En zondag is het weer zo ver. Alle Belgen vanaf 18 jaar brengen hun stem uit voor de besten die ons land voor 4 jaar mogen regeren. Het toekennen van de voorkeurstemmen hangt af van vele factoren. Maar denkt de kiezer wel altijd na en evalueert hij een ganse legislatuur ? Of wordt de laatste miskleun de finale push voor verandering ? Vier jaar geleden was de dioxinecrisis de doorslaggevende factor voor een nieuwe bewindsploeg. Worden de misbruikte bankkaarten de struikelblok van het uittredende regime met de zo gepredikte actieve en veilige welvaartstaat ?
Of er nog veel welvaart in de toekomst voor de agrariërs te verwachten valt, is de openlijke vraag die vele land- en tuinbouwers zich stellen over hun plaats in Vlaanderen. Zeker als je bedenkt dat het inkomen van de Vlaamse land- en tuinbouwer 1/3 lager ligt dan het gemiddelde inkomen van de Vlaming.
Het doel van de regering was, met de keuze van de minister, snel duidelijk door landbouw ondergeschikt te maken aan het groene, ecologische belang en de slogan : “Traditionele landbouw moet duurzaam worden”. Maar duurzaamheid betekent ook dat economie en ecologie elkaar in evenwicht houden zodat de land- en tuinbouwers een eerlijk en correct inkomen verwerven.
“Is de Vlaamse land- en tuinbouw nog nodig ?” was ook de vraag die Studiekring Guvelingen stelde tijdens de Nieuwjaarsvergadering. Het antwoord van senator Erica Thijs vind je elders in een artikel in dit nummer.
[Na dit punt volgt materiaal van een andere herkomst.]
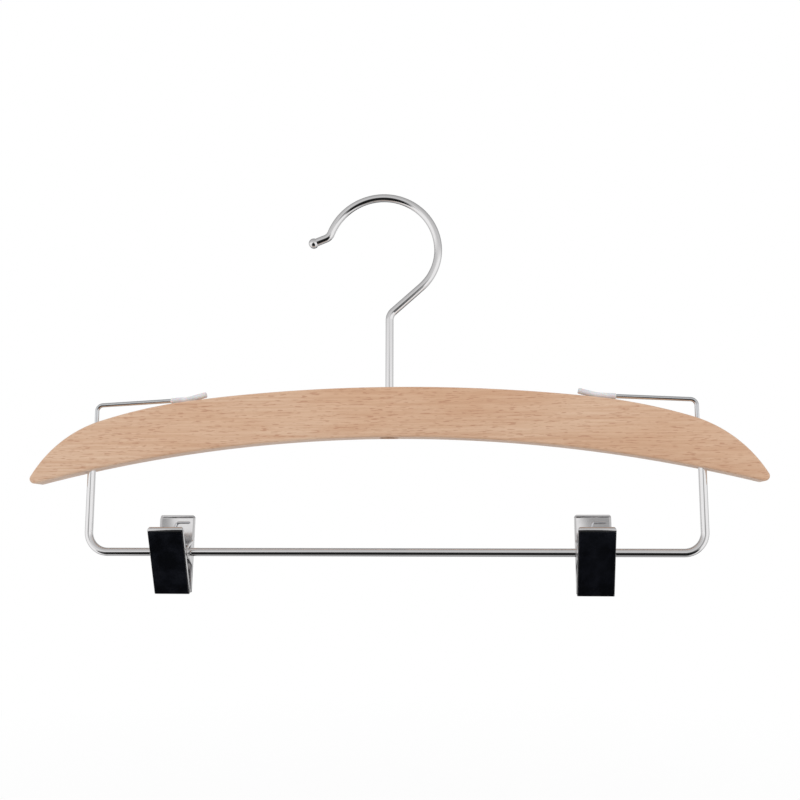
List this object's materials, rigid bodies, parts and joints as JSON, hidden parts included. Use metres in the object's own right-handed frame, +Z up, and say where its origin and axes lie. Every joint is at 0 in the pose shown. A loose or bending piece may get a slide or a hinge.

Willen we ook een veilige welvaartstaat, dan is het behoud van een eigen veilige voedselvoorziening door leefbare land- en tuinbouwbedrijven noodzakelijk. Maar alles kent zijn prijs, ook kwaliteit. Het respecteren van strenge normen, het uitvoeren van controles en het investeren in het milieu zorgt voor hogere kosten. De consument daarentegen kiest haast altijd voor de laagste prijs. Een rechtvaardige prijs voor een gezond product moet aan elkaar gekoppeld zijn.
De eisen die aan de Vlaamse fruittelers worden gesteld gaan veel verder dan Europa oplegt. Dit bemoeilijkt de concurrentie met de Europese collega’s. Daarom moeten de eisen die gesteld worden aan producten van Vlaamse origine dezelfde zijn als voor de producten die bij ons ingevoerd worden. Wil Vlaanderen toch strenger zijn dan de Europese normen, dan moet “men” dit ook maar vergoeden.
En nu we toch over concurrentievervalsing spreken : de tewerkstelling van arbeidskrachten van buiten de Europese Unie in geval van nood, zou een dankbaar alternatief zijn om de fruitpluk op te vangen. Maar ook een vermindering van de administratieve rompslomp aangaande tewerkstelling dringt zich op. Het idee van de groene cheques had de fruitteelt een stap vooruit kunnen helpen, maar …
Och kom, … we zullen maar niet blijven klagen en ons zondag gewoon van onze taak kwijten en hopen dat het straks weer allemaal beter wordt.